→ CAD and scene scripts
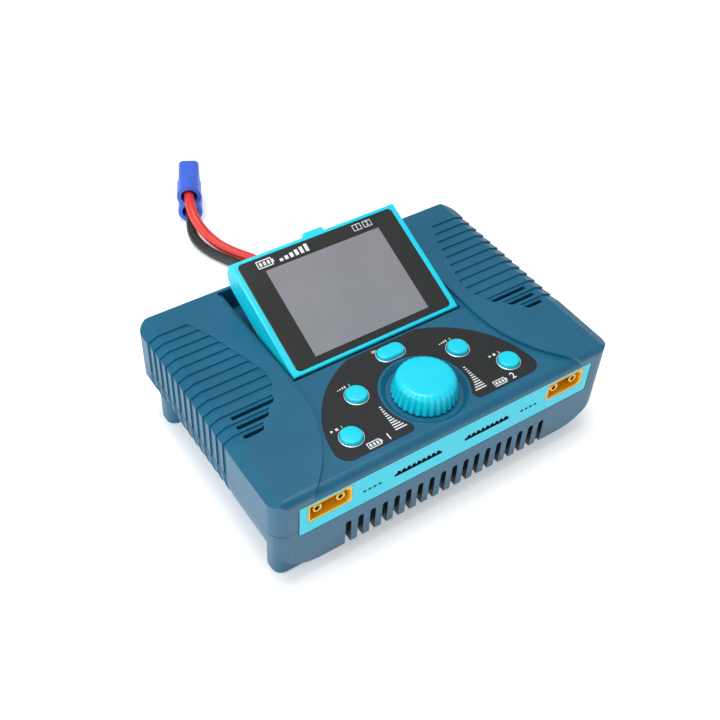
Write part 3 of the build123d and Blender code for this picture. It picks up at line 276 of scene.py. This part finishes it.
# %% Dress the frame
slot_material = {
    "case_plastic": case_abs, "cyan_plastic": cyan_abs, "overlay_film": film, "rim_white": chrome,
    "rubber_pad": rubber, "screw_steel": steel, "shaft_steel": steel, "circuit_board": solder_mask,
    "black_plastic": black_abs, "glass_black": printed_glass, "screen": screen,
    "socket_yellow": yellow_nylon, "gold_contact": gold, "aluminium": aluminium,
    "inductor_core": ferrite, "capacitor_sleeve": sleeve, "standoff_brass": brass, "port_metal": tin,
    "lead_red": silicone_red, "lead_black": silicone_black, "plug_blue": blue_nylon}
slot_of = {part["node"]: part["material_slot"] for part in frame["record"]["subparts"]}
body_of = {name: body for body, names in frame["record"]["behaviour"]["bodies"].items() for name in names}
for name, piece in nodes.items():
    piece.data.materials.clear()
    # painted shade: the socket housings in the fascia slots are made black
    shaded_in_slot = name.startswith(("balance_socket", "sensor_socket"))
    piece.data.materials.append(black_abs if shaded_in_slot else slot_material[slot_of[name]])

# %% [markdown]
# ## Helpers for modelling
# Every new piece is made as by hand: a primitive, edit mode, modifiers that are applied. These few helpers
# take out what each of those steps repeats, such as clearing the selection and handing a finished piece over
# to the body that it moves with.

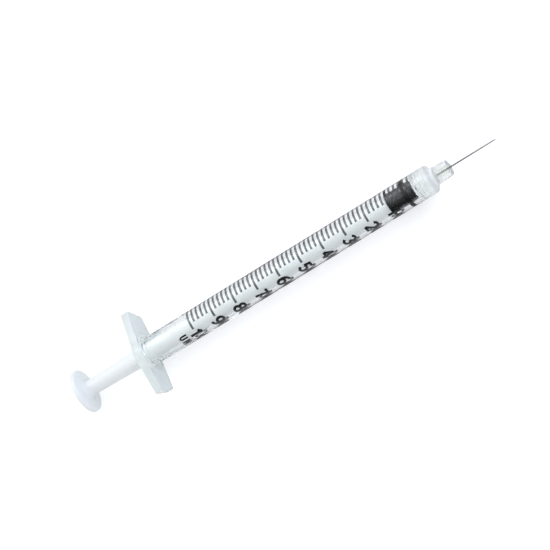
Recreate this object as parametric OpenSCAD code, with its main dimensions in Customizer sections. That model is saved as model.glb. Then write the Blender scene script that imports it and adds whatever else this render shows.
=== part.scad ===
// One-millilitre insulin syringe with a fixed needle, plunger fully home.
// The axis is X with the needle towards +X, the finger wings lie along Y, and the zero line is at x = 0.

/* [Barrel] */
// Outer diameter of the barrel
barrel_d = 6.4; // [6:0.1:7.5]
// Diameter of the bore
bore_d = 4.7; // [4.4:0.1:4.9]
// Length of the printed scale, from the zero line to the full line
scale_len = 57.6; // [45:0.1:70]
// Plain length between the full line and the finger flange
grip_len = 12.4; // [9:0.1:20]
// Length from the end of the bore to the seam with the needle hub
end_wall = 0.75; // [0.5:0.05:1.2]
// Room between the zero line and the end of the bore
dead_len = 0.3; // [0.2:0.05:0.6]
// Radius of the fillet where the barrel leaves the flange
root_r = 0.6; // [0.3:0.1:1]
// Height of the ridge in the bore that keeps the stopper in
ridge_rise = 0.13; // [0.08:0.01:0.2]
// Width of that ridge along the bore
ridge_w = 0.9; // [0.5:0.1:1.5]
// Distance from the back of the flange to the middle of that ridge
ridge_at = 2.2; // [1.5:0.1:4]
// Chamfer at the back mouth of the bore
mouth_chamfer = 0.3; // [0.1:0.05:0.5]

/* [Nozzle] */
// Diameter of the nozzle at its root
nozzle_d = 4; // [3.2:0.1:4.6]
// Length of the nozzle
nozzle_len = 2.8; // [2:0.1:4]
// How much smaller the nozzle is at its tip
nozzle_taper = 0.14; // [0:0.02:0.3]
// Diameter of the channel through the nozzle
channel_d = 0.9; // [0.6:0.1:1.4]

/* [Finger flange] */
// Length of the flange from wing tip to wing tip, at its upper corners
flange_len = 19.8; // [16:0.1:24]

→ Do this
Begin with the first line of the listing and copy exactly through the line that contains "# to the body that it moves with.", please, keeping both ends and leaving out everything after.

→ Full output
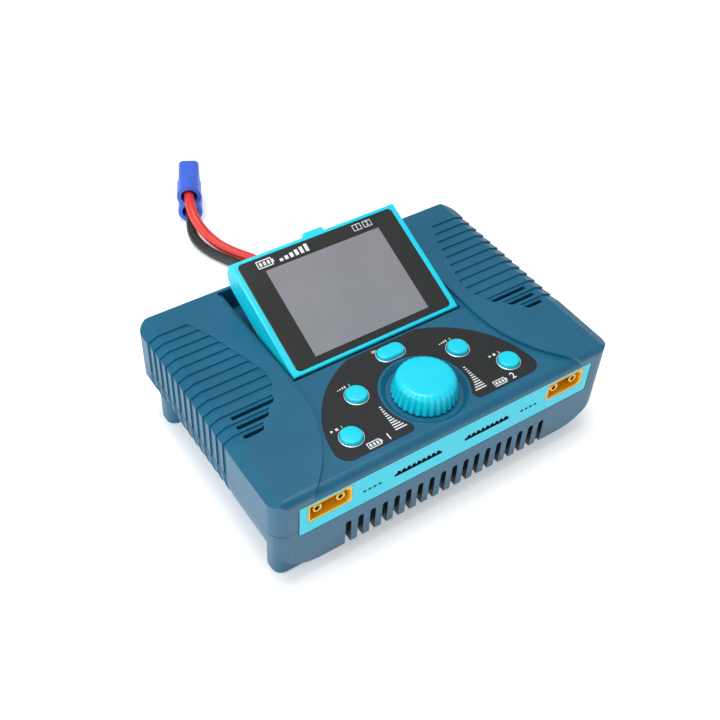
Write part 3 of the build123d and Blender code for this picture. It picks up at line 276 of scene.py. This part finishes it.
# %% Dress the frame
slot_material = {
    "case_plastic": case_abs, "cyan_plastic": cyan_abs, "overlay_film": film, "rim_white": chrome,
    "rubber_pad": rubber, "screw_steel": steel, "shaft_steel": steel, "circuit_board": solder_mask,
    "black_plastic": black_abs, "glass_black": printed_glass, "screen": screen,
    "socket_yellow": yellow_nylon, "gold_contact": gold, "aluminium": aluminium,
    "inductor_core": ferrite, "capacitor_sleeve": sleeve, "standoff_brass": brass, "port_metal": tin,
    "lead_red": silicone_red, "lead_black": silicone_black, "plug_blue": blue_nylon}
slot_of = {part["node"]: part["material_slot"] for part in frame["record"]["subparts"]}
body_of = {name: body for body, names in frame["record"]["behaviour"]["bodies"].items() for name in names}
for name, piece in nodes.items():
    piece.data.materials.clear()
    # painted shade: the socket housings in the fascia slots are made black
    shaded_in_slot = name.startswith(("balance_socket", "sensor_socket"))
    piece.data.materials.append(black_abs if shaded_in_slot else slot_material[slot_of[name]])

# %% [markdown]
# ## Helpers for modelling
# Every new piece is made as by hand: a primitive, edit mode, modifiers that are applied. These few helpers
# take out what each of those steps repeats, such as clearing the selection and handing a finished piece over
# to the body that it moves with.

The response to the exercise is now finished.